▶ **SET EXERCISE**:
Exactly the lines from the line with "bottom = cap_casting()" to the line with "return low, high" should be extracted, both included, with no other lines.

▶ **DATA**:
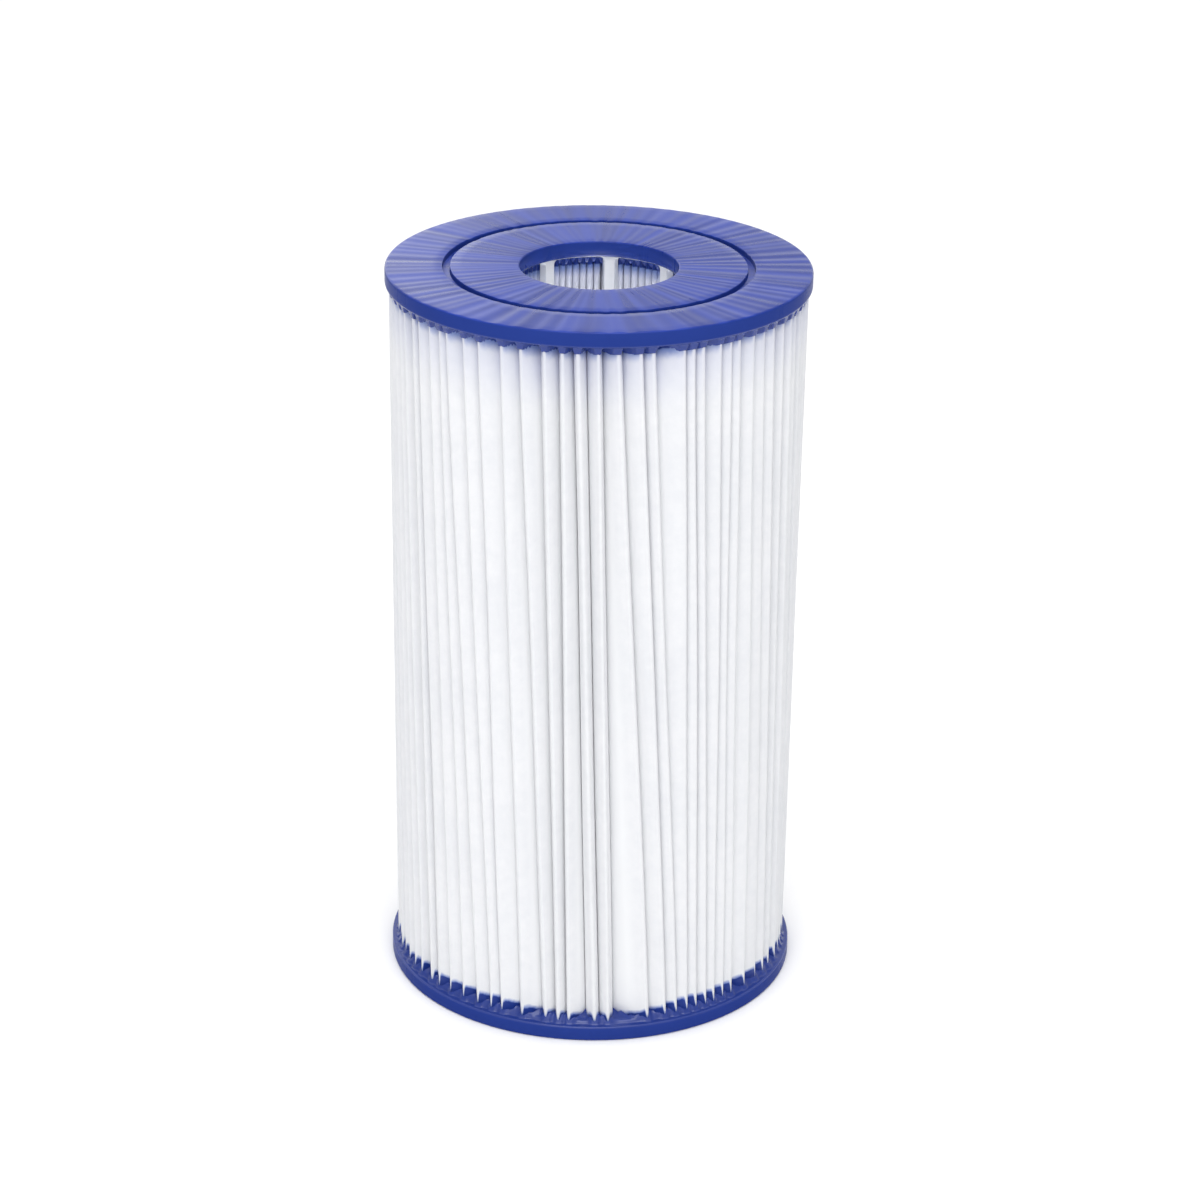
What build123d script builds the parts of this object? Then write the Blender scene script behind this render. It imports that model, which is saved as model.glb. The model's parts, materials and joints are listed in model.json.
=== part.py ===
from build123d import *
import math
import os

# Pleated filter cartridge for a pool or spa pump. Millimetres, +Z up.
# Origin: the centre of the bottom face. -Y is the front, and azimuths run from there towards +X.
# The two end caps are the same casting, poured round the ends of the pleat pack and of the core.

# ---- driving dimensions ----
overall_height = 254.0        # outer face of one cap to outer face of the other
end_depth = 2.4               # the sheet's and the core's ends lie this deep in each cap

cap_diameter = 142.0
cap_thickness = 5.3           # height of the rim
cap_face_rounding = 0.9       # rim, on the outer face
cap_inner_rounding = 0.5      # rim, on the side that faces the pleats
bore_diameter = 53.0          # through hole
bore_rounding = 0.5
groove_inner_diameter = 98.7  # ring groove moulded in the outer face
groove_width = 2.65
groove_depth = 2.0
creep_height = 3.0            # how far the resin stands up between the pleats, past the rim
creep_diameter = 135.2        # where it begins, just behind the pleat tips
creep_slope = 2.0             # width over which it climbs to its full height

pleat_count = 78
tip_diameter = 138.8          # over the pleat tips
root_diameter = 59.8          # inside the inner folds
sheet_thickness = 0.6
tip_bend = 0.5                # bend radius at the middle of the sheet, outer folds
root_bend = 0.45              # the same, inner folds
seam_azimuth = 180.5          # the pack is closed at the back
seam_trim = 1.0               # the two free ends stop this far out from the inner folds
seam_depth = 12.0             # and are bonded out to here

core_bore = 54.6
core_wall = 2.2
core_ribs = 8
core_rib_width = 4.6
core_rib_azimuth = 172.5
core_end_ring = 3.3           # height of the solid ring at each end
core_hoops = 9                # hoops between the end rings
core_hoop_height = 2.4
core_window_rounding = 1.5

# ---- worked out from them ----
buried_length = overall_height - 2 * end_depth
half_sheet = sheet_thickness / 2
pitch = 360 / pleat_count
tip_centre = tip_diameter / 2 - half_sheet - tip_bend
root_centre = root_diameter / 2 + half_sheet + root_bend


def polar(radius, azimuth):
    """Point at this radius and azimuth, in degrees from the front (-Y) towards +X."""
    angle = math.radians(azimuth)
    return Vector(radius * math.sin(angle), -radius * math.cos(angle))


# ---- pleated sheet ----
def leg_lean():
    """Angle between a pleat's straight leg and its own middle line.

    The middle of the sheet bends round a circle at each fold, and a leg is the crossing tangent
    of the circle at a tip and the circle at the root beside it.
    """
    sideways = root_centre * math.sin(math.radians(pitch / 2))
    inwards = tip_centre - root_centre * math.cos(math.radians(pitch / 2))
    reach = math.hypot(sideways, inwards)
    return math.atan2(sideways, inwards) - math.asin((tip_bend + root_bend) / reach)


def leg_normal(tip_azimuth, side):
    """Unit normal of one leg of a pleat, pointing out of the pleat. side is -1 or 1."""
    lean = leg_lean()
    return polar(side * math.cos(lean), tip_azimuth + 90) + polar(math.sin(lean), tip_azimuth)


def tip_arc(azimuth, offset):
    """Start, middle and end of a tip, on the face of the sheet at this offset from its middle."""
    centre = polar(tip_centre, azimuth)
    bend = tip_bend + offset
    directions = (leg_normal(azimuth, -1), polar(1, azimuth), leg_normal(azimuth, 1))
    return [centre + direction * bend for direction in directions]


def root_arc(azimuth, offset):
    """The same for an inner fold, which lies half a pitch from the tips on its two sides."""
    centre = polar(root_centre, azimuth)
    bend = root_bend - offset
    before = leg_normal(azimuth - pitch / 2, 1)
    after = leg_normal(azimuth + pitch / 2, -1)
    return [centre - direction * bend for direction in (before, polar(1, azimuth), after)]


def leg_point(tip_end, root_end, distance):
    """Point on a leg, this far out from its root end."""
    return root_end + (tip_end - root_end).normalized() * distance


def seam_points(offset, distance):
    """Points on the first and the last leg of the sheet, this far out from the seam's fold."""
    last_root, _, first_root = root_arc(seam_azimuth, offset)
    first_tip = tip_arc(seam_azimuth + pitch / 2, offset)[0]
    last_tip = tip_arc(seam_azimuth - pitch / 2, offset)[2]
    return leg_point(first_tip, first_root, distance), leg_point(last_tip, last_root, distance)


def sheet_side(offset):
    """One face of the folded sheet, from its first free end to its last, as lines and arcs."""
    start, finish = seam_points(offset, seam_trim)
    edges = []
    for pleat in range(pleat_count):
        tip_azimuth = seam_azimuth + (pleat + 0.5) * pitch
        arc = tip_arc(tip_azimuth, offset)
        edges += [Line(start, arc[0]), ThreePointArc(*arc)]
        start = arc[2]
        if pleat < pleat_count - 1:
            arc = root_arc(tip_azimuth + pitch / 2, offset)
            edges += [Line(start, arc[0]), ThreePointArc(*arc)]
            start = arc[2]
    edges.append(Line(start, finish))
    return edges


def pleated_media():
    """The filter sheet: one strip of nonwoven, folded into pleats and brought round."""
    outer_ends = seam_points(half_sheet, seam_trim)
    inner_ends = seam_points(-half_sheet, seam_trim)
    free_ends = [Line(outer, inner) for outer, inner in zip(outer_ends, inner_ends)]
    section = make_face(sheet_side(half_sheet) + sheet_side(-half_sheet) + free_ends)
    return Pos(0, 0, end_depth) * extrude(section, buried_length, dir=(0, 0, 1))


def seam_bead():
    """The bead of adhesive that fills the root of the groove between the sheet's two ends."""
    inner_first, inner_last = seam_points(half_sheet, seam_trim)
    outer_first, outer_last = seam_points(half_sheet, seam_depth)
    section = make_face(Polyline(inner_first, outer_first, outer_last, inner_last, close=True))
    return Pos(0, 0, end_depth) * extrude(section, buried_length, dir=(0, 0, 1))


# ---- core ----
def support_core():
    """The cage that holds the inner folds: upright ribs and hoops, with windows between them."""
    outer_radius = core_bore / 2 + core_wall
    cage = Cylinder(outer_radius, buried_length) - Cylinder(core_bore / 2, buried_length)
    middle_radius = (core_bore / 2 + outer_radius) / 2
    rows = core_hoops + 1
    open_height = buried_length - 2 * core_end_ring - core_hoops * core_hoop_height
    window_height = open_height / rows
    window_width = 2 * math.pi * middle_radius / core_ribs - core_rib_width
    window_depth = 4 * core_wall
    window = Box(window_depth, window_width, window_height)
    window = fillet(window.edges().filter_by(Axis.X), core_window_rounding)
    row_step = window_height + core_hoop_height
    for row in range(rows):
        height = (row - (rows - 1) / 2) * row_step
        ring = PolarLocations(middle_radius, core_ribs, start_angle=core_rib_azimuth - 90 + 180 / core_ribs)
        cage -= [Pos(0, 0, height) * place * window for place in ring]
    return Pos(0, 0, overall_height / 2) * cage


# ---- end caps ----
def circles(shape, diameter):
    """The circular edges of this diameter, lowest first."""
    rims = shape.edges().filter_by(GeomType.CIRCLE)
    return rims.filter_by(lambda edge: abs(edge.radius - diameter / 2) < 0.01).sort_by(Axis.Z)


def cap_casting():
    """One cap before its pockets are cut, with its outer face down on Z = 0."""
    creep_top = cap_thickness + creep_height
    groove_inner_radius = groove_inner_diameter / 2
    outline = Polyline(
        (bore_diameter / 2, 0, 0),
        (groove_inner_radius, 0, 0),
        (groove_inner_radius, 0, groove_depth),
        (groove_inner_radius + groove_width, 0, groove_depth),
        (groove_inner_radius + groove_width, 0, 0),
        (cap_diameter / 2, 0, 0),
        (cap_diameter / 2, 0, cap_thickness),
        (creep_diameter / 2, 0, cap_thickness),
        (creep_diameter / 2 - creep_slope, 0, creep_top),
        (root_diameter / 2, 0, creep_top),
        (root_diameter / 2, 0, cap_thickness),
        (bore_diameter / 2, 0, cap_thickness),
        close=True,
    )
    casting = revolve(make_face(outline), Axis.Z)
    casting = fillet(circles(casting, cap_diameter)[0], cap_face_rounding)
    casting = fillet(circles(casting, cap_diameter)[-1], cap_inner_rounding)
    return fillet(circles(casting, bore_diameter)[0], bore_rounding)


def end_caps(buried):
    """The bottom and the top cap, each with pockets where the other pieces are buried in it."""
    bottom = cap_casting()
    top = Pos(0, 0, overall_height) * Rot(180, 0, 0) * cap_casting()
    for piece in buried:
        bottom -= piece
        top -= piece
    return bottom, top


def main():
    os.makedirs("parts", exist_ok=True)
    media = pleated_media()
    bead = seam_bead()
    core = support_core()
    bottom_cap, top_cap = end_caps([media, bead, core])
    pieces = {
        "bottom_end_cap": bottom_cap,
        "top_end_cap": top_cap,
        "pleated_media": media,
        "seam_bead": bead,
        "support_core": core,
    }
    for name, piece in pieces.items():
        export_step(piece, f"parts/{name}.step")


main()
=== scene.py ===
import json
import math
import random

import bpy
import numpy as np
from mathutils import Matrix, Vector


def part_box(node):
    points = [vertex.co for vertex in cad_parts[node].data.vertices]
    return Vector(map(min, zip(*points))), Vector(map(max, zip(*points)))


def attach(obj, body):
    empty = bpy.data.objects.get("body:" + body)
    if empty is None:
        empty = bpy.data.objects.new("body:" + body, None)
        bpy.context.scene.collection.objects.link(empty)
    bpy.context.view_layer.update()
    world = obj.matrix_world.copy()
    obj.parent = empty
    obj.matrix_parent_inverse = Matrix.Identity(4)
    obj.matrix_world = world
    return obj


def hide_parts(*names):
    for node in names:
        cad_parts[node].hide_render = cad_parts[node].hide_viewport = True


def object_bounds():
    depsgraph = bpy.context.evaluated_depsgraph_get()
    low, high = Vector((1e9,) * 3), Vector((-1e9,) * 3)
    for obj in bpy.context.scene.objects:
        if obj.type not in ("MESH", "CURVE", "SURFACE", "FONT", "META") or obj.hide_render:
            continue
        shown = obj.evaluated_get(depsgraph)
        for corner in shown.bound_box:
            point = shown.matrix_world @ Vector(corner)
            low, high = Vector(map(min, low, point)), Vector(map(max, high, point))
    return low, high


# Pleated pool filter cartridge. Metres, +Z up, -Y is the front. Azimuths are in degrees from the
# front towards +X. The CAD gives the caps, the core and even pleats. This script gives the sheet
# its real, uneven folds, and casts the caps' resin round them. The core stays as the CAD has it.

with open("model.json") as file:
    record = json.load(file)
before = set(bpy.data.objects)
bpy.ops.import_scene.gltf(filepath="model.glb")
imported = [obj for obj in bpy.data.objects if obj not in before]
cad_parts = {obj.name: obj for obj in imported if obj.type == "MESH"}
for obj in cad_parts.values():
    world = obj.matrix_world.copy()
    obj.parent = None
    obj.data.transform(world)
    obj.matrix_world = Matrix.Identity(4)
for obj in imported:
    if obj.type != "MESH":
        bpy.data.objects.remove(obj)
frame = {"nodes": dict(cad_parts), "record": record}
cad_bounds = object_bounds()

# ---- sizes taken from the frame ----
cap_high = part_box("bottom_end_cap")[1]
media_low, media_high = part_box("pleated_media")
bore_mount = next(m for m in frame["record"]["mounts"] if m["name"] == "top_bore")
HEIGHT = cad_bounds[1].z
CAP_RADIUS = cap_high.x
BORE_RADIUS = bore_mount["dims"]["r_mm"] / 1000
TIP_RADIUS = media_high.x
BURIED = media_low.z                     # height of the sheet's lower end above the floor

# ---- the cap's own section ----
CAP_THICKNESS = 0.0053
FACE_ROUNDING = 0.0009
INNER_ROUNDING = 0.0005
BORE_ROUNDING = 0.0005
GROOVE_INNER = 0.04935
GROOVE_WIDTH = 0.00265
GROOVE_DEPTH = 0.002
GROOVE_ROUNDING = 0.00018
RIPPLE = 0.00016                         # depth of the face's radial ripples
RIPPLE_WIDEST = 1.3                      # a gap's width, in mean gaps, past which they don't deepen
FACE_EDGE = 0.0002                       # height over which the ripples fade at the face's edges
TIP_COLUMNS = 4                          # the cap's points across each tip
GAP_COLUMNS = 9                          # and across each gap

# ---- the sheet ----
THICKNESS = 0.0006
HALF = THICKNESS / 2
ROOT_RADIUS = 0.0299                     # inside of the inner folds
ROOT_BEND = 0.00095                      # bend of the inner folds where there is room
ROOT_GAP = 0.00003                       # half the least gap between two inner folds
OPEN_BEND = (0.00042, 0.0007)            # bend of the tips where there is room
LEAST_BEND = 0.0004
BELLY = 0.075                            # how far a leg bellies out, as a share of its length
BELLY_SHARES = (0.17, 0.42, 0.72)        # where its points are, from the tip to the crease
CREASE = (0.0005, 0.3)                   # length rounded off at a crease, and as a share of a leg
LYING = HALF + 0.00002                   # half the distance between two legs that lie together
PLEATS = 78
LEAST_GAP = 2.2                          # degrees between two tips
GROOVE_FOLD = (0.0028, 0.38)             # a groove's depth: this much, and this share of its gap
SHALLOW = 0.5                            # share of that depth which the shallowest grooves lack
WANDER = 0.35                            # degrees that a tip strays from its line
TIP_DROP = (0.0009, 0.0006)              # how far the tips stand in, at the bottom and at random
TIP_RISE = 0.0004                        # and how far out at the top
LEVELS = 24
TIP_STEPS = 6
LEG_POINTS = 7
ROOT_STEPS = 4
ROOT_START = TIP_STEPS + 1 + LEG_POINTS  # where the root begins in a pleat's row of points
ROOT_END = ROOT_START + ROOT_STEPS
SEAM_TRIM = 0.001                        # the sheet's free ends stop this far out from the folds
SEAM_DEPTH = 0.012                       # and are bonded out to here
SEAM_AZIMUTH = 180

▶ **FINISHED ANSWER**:
    bottom = cap_casting()
    top = Pos(0, 0, overall_height) * Rot(180, 0, 0) * cap_casting()
    for piece in buried:
        bottom -= piece
        top -= piece
    return bottom, top


def main():
    os.makedirs("parts", exist_ok=True)
    media = pleated_media()
    bead = seam_bead()
    core = support_core()
    bottom_cap, top_cap = end_caps([media, bead, core])
    pieces = {
        "bottom_end_cap": bottom_cap,
        "top_end_cap": top_cap,
        "pleated_media": media,
        "seam_bead": bead,
        "support_core": core,
    }
    for name, piece in pieces.items():
        export_step(piece, f"parts/{name}.step")


main()
=== scene.py ===
import json
import math
import random

import bpy
import numpy as np
from mathutils import Matrix, Vector


def part_box(node):
    points = [vertex.co for vertex in cad_parts[node].data.vertices]
    return Vector(map(min, zip(*points))), Vector(map(max, zip(*points)))


def attach(obj, body):
    empty = bpy.data.objects.get("body:" + body)
    if empty is None:
        empty = bpy.data.objects.new("body:" + body, None)
        bpy.context.scene.collection.objects.link(empty)
    bpy.context.view_layer.update()
    world = obj.matrix_world.copy()
    obj.parent = empty
    obj.matrix_parent_inverse = Matrix.Identity(4)
    obj.matrix_world = world
    return obj


def hide_parts(*names):
    for node in names:
        cad_parts[node].hide_render = cad_parts[node].hide_viewport = True


def object_bounds():
    depsgraph = bpy.context.evaluated_depsgraph_get()
    low, high = Vector((1e9,) * 3), Vector((-1e9,) * 3)
    for obj in bpy.context.scene.objects:
        if obj.type not in ("MESH", "CURVE", "SURFACE", "FONT", "META") or obj.hide_render:
            continue
        shown = obj.evaluated_get(depsgraph)
        for corner in shown.bound_box:
            point = shown.matrix_world @ Vector(corner)
            low, high = Vector(map(min, low, point)), Vector(map(max, high, point))
    return low, high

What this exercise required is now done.